L’auteur vivait dans une contrée telle qu’il la désigne, il était au-dessus du besoin, ou il s’est instruit sans motif, ou il y a encore des motifs de s’instruire.

Ibid. — Trop paresseux pour aller au-devant du plaisir, il voudrait que le plaisir vînt au-devant de lui.

Les exemples de ces paresseux-là ne sont pas communs. L’auteur applique à une classe nombreuse d’hommes ce qui ne convient qu’à un Français apoplectique et stupide. Les autres me paraissent poursuivre l’amusement et les plaisirs avec la même fureur qu’ils fuient l’ennui. L’atteignent-ils toujours ? Ce n’est pas ce dont il s’agit.

Ibid. — On n’échappe à l’ennui qu’avec des chevaux, des chiens, des équipages, des concerts, des musiciens, des peintres, dis statuaires, des fêtes et des spectacles.

Eh bien, l’on a tout cela, et l’on se ruine.

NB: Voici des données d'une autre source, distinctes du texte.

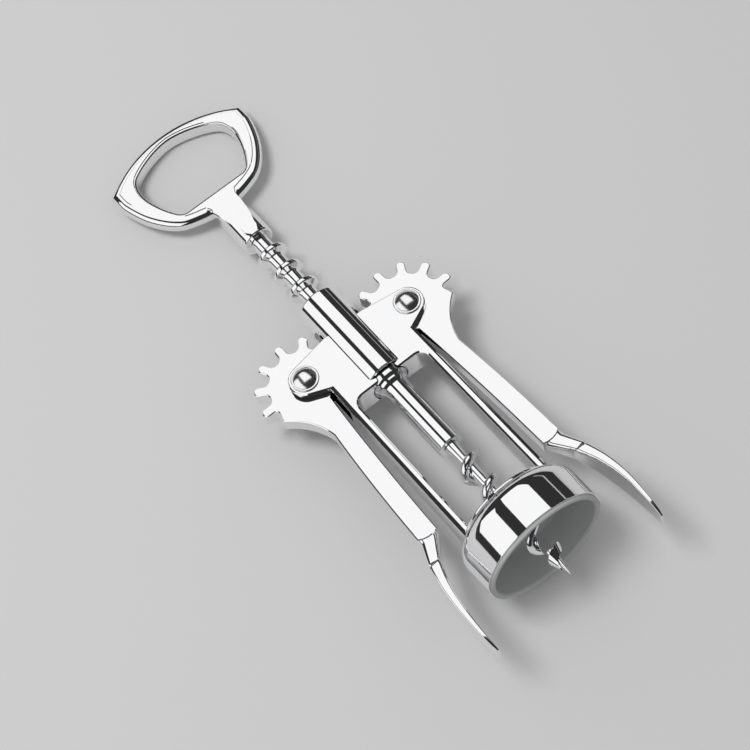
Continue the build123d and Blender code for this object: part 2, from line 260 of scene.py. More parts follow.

Ou je connais mal les hommes, ou tout cela (page 199) me semble outré. J’ai souvent entendu parler de malheureux qui se sont tués, jamais de riches qui aient terminé leur ennui par ce moyen si sûr et si court.


CHAPITRES VII ET VIII[1].


Page 200. — Ce n’est pas toujours l’habitude qui ôte à l’aube d’un beau jour sa fraîcheur, au lever du soleil son éclat, au chant du coq, au murmure des eaux, au bêlement du troupeau leurs sensations agréables ; c’est que l’âme du possesseur de ces biens est malade ; c’est que, travaillé de mille passions folles, il arrive à sa campagne comme le diable de Milton dans le jardin d’Éden. Trouvez, si vous le pouvez, l’ellébore qui purge son cerveau dérangé, et vous restituerez au spectacle de la nature des charmes dont il ne se lassera point. Tous fatigués des frivoles amusements de la ville, s’écrient avec Horace : O rus ! quando te aspiciam ? ô ma terre ! ô mes champs ! ô mon parc ! quand te reverrai-je ? tous les revoient et tous y périssent

  1. Ces chapitres traitent de l’ennui et des moyens inventés par les oisifs contre l’ennui.